Sepulang sekolah aku tak memberikan surat itu ke orang tuaku. Karena aku tau, orangtuaku pasti marah besar kepadaku. Lalu aku bertekad dalam hatiku bahwa aku harus berubah, aku gak boleh seperti ini terus-terusan. Dan disitulah aku mengawali hariku yang baru. Dengan mengubah kebiasaan burukku menjadi lebih baik. Salah satunya, datang lebih awal dibanding teman-teman yang biasanya langganan datang pagi.
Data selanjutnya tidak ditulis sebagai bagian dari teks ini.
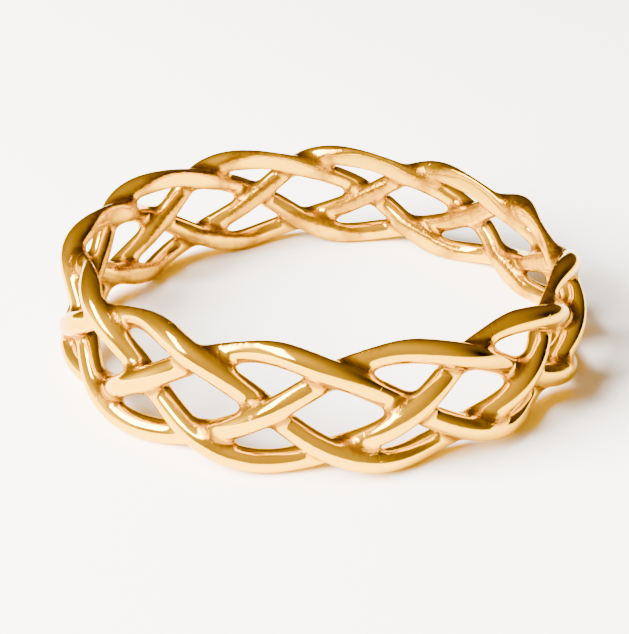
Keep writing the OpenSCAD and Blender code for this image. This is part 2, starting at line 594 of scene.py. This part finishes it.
def makeRoom():
    world = bpy.data.worlds.new("room")
    bpy.context.scene.world = world
    world.use_nodes = True
    tree = world.node_tree
    tree.nodes.clear()
    way = addNode(tree, "ShaderNodeTexCoord", {}).outputs["Generated"]
    total = glow(room["colour"], room["base"])
    for patch in patches.values():
        middle = towards(patch["bearing"], patch["height"])
        facing = addNode(
            tree, "ShaderNodeVectorMath",
            {0: way, 1: middle},
            operation="DOT_PRODUCT",
        ).outputs["Value"]
        front = addNode(
            tree, "ShaderNodeMath",
            {0: facing, 1: 0},
            operation="MAXIMUM",
        ).outputs[0]
        tight = addNode(
            tree, "ShaderNodeMath",
            {0: front, 1: patch["tightness"]},
            operation="POWER",
        ).outputs[0]
        total = addNode(
            tree, "ShaderNodeVectorMath",
            {0: tight, 1: glow(patch["colour"], patch["strength"]), 2: total},
            operation="MULTIPLY_ADD",
        ).outputs["Vector"]
    onBoard = addNode(tree, "ShaderNodeLightPath", {}).outputs["Is Diffuse Ray"]
    fill = glow(room["fill"], room["fillStrength"]) + [1]
    seen = addNode(
        tree, "ShaderNodeMix",
        {0: onBoard, mixA: total, mixB: fill},
        data_type="RGBA",
    ).outputs[mixed]
    sky = addNode(tree, "ShaderNodeBackground", {"Color": seen}).outputs["Background"]
    addNode(tree, "ShaderNodeOutputWorld", {"Surface": sky})
    print("room made")


def makeLamp(name):
    lamp = lamps[name]
    distance = room["lampDistance"] * mm
    data = bpy.data.lights.new(name, "AREA")
    data.shape = "RECTANGLE"
    data.size = 2 * distance * math.tan(math.radians(lamp["wide"] / 2))
    data.size_y = 2 * distance * math.tan(math.radians(lamp["high"] / 2))
    data.energy = lamp["watts"]
    thing = bpy.data.objects.new(name, data)
    way = towards(lamp["bearing"], lamp["height"])
    thing.location = distance * way
    facing = (-way).to_track_quat("-Z", "Y").to_matrix()
    lean = Matrix.Rotation(math.radians(lamp["lean"]), 3, "Z")
    thing.rotation_euler = (facing @ lean).to_euler()
    thing.visible_camera = False
    thing.visible_glossy = lamp["inGold"]
    bpy.context.scene.collection.objects.link(thing)
    print(name, "lit")


# How the picture is developed: richer colours, with the reds of gold seen in gold brought back to
# yellow, then the screen's own film-like curve
grade = {
    "transform": "AgX",
    "look": "None",
    "richness": 1.5,
    "goldHue": 0.075,
    "redToGold": 0.022,  # how far pure red turns towards gold; less, the closer a hue is to gold
}


def makeGrade():
    scene = bpy.context.scene
    scene.view_settings.view_transform = grade["transform"]
    scene.view_settings.look = grade["look"]
    scene.use_nodes = True
    tree = scene.node_tree
    tree.nodes.clear()
    picture = addNode(tree, "CompositorNodeRLayers", {}).outputs["Image"]
    rich = addNode(tree, "CompositorNodeHueCorrect", {"Image": picture})
    neutral = 0.5  # the level at which these curves change nothing
    hueCurve, richCurve = rich.mapping.curves[0], rich.mapping.curves[1]
    hueCurve.points[0].location = (0, neutral + grade["redToGold"])
    hueCurve.points.new(grade["goldHue"], neutral)
    for point in hueCurve.points:
        point.handle_type = "VECTOR"
    for point in richCurve.points:
        point.location = (point.location[0], neutral * grade["richness"])
    rich.mapping.update()
    addNode(tree, "CompositorNodeComposite", {"Image": rich.outputs["Image"]})
    print("picture graded")


makeGrade()
makeFloor()
makeCamera()
makeRoom()
for name in lamps:
    makeLamp(name)
band = makeBand()
band.data.materials.append(makePolishedGold())
print("gold given")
Di suatu hari aku pergi ke kantin dan pada saat itu juga aku bertemu dengan Pak Nur
“Eh, Winda!” Sapa Pak Nur
“Enggeh Pak,” jawabku dengan ketakutan
“Mana surat pernyataannya? Sudah dikumpulkan?” Sahut Pak Nur
“Itu Pak, suratnya ketinggalan dirumah,tinggal tanda tanga kepala sekolah saja, Pak.” Jawabku sambil mencari alasan.
“Besok harus dikumpulkan ya” Jawab Pak Nur dengan tegas.
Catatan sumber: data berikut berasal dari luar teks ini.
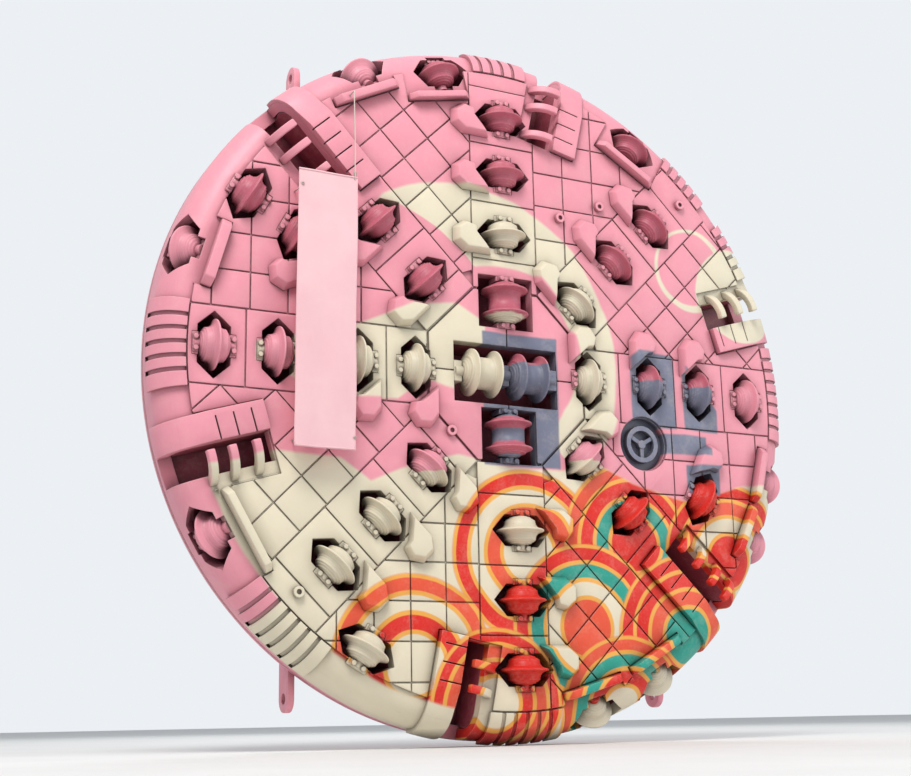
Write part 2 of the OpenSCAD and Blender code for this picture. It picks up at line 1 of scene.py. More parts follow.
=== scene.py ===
"""Tunnel boring machine cutterhead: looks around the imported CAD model.

Metres, in the row's frame: -Y out of the cutting face, +Z up.
"""
import json
import math
import random

import bmesh
import bpy
from mathutils import Matrix, Vector
from mathutils.bvhtree import BVHTree


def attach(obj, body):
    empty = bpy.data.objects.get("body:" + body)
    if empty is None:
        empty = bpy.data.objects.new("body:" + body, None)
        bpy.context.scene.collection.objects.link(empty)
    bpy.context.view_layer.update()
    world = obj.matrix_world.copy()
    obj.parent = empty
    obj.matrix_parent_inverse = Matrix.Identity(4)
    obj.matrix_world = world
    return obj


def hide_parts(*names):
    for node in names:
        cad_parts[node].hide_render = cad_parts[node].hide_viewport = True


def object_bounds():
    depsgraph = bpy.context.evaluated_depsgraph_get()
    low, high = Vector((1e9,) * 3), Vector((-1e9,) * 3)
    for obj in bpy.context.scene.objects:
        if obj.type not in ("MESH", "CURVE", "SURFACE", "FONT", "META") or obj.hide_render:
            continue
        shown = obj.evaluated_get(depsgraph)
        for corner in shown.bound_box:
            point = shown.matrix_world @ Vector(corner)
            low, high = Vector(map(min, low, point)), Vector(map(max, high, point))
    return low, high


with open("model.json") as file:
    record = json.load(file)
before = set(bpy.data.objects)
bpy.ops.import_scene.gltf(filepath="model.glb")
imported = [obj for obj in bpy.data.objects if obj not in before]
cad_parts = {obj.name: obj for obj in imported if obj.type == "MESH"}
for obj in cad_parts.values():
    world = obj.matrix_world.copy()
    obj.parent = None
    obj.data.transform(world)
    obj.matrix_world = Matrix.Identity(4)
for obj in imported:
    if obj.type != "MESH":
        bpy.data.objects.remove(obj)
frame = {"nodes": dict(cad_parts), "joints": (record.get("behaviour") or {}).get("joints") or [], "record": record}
CAD_BOX = [list(map(float, c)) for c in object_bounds()]
nodes = frame["nodes"]
scene = bpy.context.scene
# Radius of the rim, and the places of the tiles' and the face plate's fronts along Y
R = 3.2
TILE_FACE = -1.5
PLATE_FACE = -1.468
scene.view_settings.view_transform = "Standard"


def srgb(r, g, b):
    """A linear colour from 0 to 255 screen values."""
    def lin(c):
        c /= 255
        return c / 12.92 if c <= 0.04045 else ((c + 0.055) / 1.055) ** 2.4
    return (lin(r), lin(g), lin(b), 1.0)


PINK = srgb(233, 150, 165)
ROSE = srgb(196, 100, 118)
CREAM = srgb(226, 216, 190)
SLATE = srgb(118, 122, 142)
RED = srgb(222, 34, 20)
ORANGE = srgb(232, 84, 52)
TEAL = srgb(38, 158, 140)
YELLOW = srgb(238, 170, 70)
DARK = srgb(44, 18, 24)

# Nodes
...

“Enggeh Pak, insyaAllah.” Jawabku dengan suara lirih.
Sepulang sekolah aku bergegas mencari surat tersebut yang entah kuletakkan dimana, mungkin terselip di tumpukan beberapa buku yang ada dimeja belajarku. Setelah sekian lama aku mencarinnya kutemuan surat tersebut, ternyata ada di laci meja belajarku. Sembari aku menunggu Ibu datang, aku terus menerus melihat surat itu. Dan saat itu air mataku mulai jatuh. Aku memberanikan untuk menyerahkan surat tersebut ke orang tuaku. Ternyata dugaanku salah, orangtuaku tidak memarahiku melainkan menasehatiku. Dan hatiku terasa sangat legah.
Sejak saat itulah aku takut saat bertemu pak Nur. Takut Pak Nur menanyakan kembali surat tersebut. Jangankan bertemu, mendengar namanya pun aku takut (wkwkwk alay :v). Karena aku berniat untuk tidak memberikan surat pernyatannya ke Pak Nur. Dan lama kelamaan Pak Nur lupa dengan surat tersebut. Akhirnya aku biasa saja saat bertemu dengan Pak Nur, karna Pak Nur sudah lupa surat pernyataan yang seharusnya dikumpukan heuheuheuheu..
Dari pengalaman tersebut aku tersadar bahwa aku memang harus berubah.